TO BE DONE: Output every line of the data exactly as it appears.
┄┄┄┄┄┄
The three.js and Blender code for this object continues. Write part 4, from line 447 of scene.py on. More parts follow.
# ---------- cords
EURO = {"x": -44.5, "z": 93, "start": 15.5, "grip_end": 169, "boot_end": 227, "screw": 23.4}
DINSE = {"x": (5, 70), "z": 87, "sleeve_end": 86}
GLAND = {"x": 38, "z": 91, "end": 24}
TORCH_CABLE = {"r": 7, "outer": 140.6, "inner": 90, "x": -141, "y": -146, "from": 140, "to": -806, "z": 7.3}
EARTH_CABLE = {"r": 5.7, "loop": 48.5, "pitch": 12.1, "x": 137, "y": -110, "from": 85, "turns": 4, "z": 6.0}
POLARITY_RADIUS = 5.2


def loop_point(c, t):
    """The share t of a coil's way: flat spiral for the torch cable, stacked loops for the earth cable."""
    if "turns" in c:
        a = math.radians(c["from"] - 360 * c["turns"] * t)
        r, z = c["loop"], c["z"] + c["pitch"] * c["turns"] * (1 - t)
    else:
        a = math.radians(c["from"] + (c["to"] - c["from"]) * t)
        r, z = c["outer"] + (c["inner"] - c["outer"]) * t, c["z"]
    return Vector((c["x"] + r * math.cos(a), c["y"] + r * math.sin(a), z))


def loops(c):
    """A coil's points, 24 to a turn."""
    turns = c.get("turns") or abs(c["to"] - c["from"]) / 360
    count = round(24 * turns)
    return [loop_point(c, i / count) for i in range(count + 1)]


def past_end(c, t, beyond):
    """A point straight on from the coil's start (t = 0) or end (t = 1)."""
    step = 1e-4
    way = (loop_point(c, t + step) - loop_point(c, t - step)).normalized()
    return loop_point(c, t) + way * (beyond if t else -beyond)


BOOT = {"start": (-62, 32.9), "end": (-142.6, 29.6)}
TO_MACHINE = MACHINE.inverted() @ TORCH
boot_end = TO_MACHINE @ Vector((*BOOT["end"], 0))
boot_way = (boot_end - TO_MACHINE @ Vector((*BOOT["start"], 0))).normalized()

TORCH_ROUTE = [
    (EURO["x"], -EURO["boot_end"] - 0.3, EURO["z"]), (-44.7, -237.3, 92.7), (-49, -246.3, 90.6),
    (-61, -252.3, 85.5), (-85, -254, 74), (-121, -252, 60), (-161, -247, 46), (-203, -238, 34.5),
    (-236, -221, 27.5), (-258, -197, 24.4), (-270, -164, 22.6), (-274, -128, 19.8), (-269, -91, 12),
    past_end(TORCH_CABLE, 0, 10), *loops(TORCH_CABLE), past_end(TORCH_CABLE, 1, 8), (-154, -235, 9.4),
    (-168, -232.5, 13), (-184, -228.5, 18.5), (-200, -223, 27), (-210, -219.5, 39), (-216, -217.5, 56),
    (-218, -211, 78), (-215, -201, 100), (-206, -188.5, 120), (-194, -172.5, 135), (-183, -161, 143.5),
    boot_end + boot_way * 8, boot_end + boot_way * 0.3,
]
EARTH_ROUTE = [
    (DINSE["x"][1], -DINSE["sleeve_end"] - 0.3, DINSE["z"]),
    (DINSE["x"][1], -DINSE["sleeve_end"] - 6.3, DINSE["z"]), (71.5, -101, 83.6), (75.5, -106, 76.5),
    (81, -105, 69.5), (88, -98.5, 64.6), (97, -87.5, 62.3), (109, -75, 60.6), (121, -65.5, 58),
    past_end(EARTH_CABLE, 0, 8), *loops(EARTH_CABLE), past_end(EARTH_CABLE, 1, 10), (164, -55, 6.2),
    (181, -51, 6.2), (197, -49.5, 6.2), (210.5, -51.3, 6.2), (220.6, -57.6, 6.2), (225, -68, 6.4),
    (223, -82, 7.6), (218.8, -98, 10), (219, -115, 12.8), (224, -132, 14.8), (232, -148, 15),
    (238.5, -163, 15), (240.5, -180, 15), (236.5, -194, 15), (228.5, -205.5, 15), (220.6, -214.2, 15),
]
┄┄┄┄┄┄
CORRECT OUTPUT:
The three.js and Blender code for this object continues. Write part 4, from line 447 of scene.py on. More parts follow.
# ---------- cords
EURO = {"x": -44.5, "z": 93, "start": 15.5, "grip_end": 169, "boot_end": 227, "screw": 23.4}
DINSE = {"x": (5, 70), "z": 87, "sleeve_end": 86}
GLAND = {"x": 38, "z": 91, "end": 24}
TORCH_CABLE = {"r": 7, "outer": 140.6, "inner": 90, "x": -141, "y": -146, "from": 140, "to": -806, "z": 7.3}
EARTH_CABLE = {"r": 5.7, "loop": 48.5, "pitch": 12.1, "x": 137, "y": -110, "from": 85, "turns": 4, "z": 6.0}
POLARITY_RADIUS = 5.2


def loop_point(c, t):
    """The share t of a coil's way: flat spiral for the torch cable, stacked loops for the earth cable."""
    if "turns" in c:
        a = math.radians(c["from"] - 360 * c["turns"] * t)
        r, z = c["loop"], c["z"] + c["pitch"] * c["turns"] * (1 - t)
    else:
        a = math.radians(c["from"] + (c["to"] - c["from"]) * t)
        r, z = c["outer"] + (c["inner"] - c["outer"]) * t, c["z"]
    return Vector((c["x"] + r * math.cos(a), c["y"] + r * math.sin(a), z))


def loops(c):
    """A coil's points, 24 to a turn."""
    turns = c.get("turns") or abs(c["to"] - c["from"]) / 360
    count = round(24 * turns)
    return [loop_point(c, i / count) for i in range(count + 1)]


def past_end(c, t, beyond):
    """A point straight on from the coil's start (t = 0) or end (t = 1)."""
    step = 1e-4
    way = (loop_point(c, t + step) - loop_point(c, t - step)).normalized()
    return loop_point(c, t) + way * (beyond if t else -beyond)


BOOT = {"start": (-62, 32.9), "end": (-142.6, 29.6)}
TO_MACHINE = MACHINE.inverted() @ TORCH
boot_end = TO_MACHINE @ Vector((*BOOT["end"], 0))
boot_way = (boot_end - TO_MACHINE @ Vector((*BOOT["start"], 0))).normalized()

TORCH_ROUTE = [
    (EURO["x"], -EURO["boot_end"] - 0.3, EURO["z"]), (-44.7, -237.3, 92.7), (-49, -246.3, 90.6),
    (-61, -252.3, 85.5), (-85, -254, 74), (-121, -252, 60), (-161, -247, 46), (-203, -238, 34.5),
    (-236, -221, 27.5), (-258, -197, 24.4), (-270, -164, 22.6), (-274, -128, 19.8), (-269, -91, 12),
    past_end(TORCH_CABLE, 0, 10), *loops(TORCH_CABLE), past_end(TORCH_CABLE, 1, 8), (-154, -235, 9.4),
    (-168, -232.5, 13), (-184, -228.5, 18.5), (-200, -223, 27), (-210, -219.5, 39), (-216, -217.5, 56),
    (-218, -211, 78), (-215, -201, 100), (-206, -188.5, 120), (-194, -172.5, 135), (-183, -161, 143.5),
    boot_end + boot_way * 8, boot_end + boot_way * 0.3,
]
EARTH_ROUTE = [
    (DINSE["x"][1], -DINSE["sleeve_end"] - 0.3, DINSE["z"]),
    (DINSE["x"][1], -DINSE["sleeve_end"] - 6.3, DINSE["z"]), (71.5, -101, 83.6), (75.5, -106, 76.5),
    (81, -105, 69.5), (88, -98.5, 64.6), (97, -87.5, 62.3), (109, -75, 60.6), (121, -65.5, 58),
    past_end(EARTH_CABLE, 0, 8), *loops(EARTH_CABLE), past_end(EARTH_CABLE, 1, 10), (164, -55, 6.2),
    (181, -51, 6.2), (197, -49.5, 6.2), (210.5, -51.3, 6.2), (220.6, -57.6, 6.2), (225, -68, 6.4),
    (223, -82, 7.6), (218.8, -98, 10), (219, -115, 12.8), (224, -132, 14.8), (232, -148, 15),
    (238.5, -163, 15), (240.5, -180, 15), (236.5, -194, 15), (228.5, -205.5, 15), (220.6, -214.2, 15),
]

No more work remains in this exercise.